According to Ger, he 'fell into' the family business rather than having any great love for it at first. "Ger left Newbridge College in 1976 and that's when he was walking down the street and his father called him in and said: 'You can stay here until you get a job' and he is still there," Sheila smiles. "He had no intentions of staying there." That was how Ger's apprenticeship alongside his father - albeit informal at first - began. Their partnership would continue until Hugh's retirement after 65 years in the business in 2008. "I just went in and picked it up from him," Ger explains.

"The auld lad would have been quicker than me, but I would be neater than him," he adds with a grin. "But we lasted a long time together so something must have been right." Hugh passed away, four years after retiring, in 2012 - but the craft and the business he created with his son Ger lives on, attracting new customers each day, as well as fascinated onlookers or even those who just walk by to smell the sweet scent of fine leathers, which burst out from the door and on to the street.

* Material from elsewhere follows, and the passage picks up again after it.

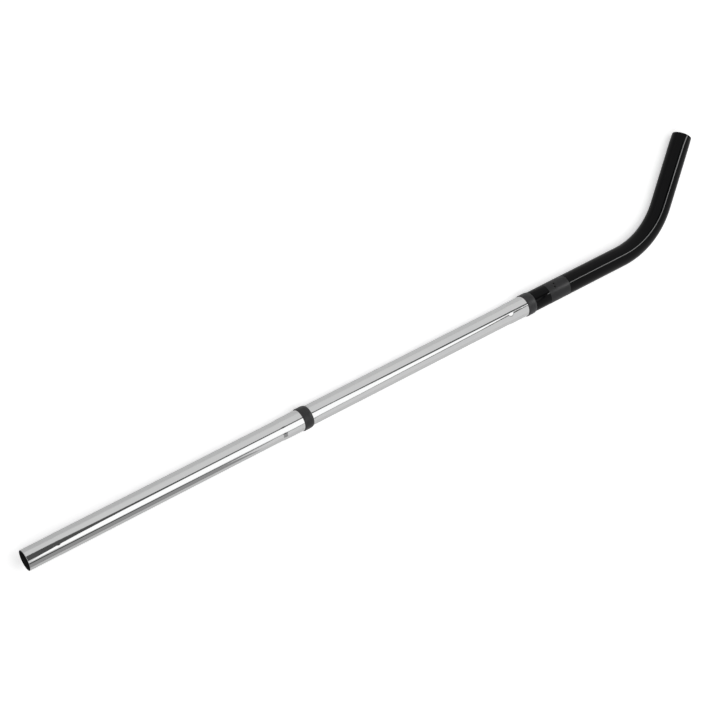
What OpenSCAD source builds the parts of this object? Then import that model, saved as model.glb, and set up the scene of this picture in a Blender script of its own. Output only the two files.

"My wife is always on to me to do the place up, but I like it the way it is, I don't want to change it," Ger says of the workshop, which is like stepping back in time. Ger is also resisting pressure from his children to give Peacocke's an online presence. "I have no website and I don't do Facebook or any of that," the former Kildare footballer and keen golfer says. "I'm happy enough that way, people know where to find me."

While Ireland's most recent recession affected the business, it is not the first time the Peacocke's have weathered the storm in the shop's almost 56 years trading. "I'll put it to you this way, if my father was here now, he would be out of a job because the demand for shoemaking has really died," Ger explains. "I was always more focused on the repairs side of things; so that's what I do now and that is busy. I have just enough work to keep myself going; I won't starve, but I don't make a fortune either," Ger smiles. "I have a son and daughter but they've no interest in it - so once I'm gone, that's gone."